Calculate engine compression ratio from bore, stroke, deck clearance, and chamber volume.
Helps determine octane requirements and engine performance potential.

Compression Ratio

The compression ratio is one of the most fundamental specifications of an internal combustion engine. It describes how much the air-fuel mixture is compressed before ignition — and it directly determines power output, efficiency, and the octane rating of fuel required.

Formula: Compression Ratio = (Swept Volume + Clearance Volume) ÷ Clearance Volume

Or equivalently: CR = (V_swept + V_clearance) ÷ V_clearance

What each variable means:

  • Swept Volume (V_swept) — also called displacement per cylinder; the volume the piston sweeps from Bottom Dead Center (BDC) to Top Dead Center (TDC).
  • Clearance Volume (V_clearance) — the volume remaining above the piston at TDC (combustion chamber volume).
  • Bore — the diameter of the cylinder.
  • Stroke — the distance the piston travels.

Swept Volume Formula: V_swept = π ÷ 4 × Bore² × Stroke (all in the same units)
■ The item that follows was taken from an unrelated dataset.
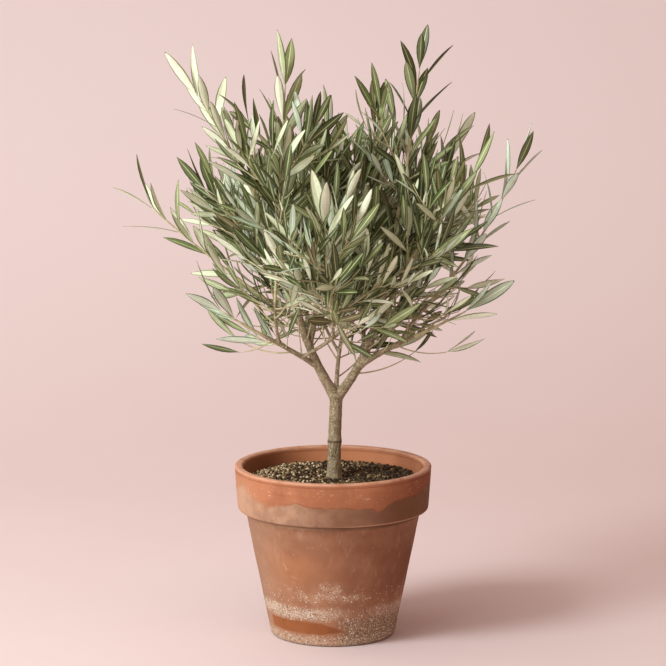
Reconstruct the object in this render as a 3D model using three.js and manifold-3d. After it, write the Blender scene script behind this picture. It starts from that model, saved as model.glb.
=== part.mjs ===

Worked example: Bore = 86 mm, Stroke = 86 mm, Clearance Volume = 56.4 cc

V_swept = π ÷ 4 × 86² × 86 = 499.6 cc CR = (499.6 + 56.4) ÷ 56.4 = 556 ÷ 56.4 = 9.86:1

This is a typical naturally-aspirated gasoline engine — it runs comfortably on 91–93 octane fuel.

Typical compression ratios:

  • Naturally-aspirated gasoline: 9:1–12:1
  • High-performance naturally-aspirated: 12:1–14:1
  • Turbocharged gasoline: 8:1–10:1
  • Diesel: 14:1–25:1 (diesels ignite by compression, not spark)

Higher compression = more power and efficiency, but requires higher-octane fuel to prevent knock.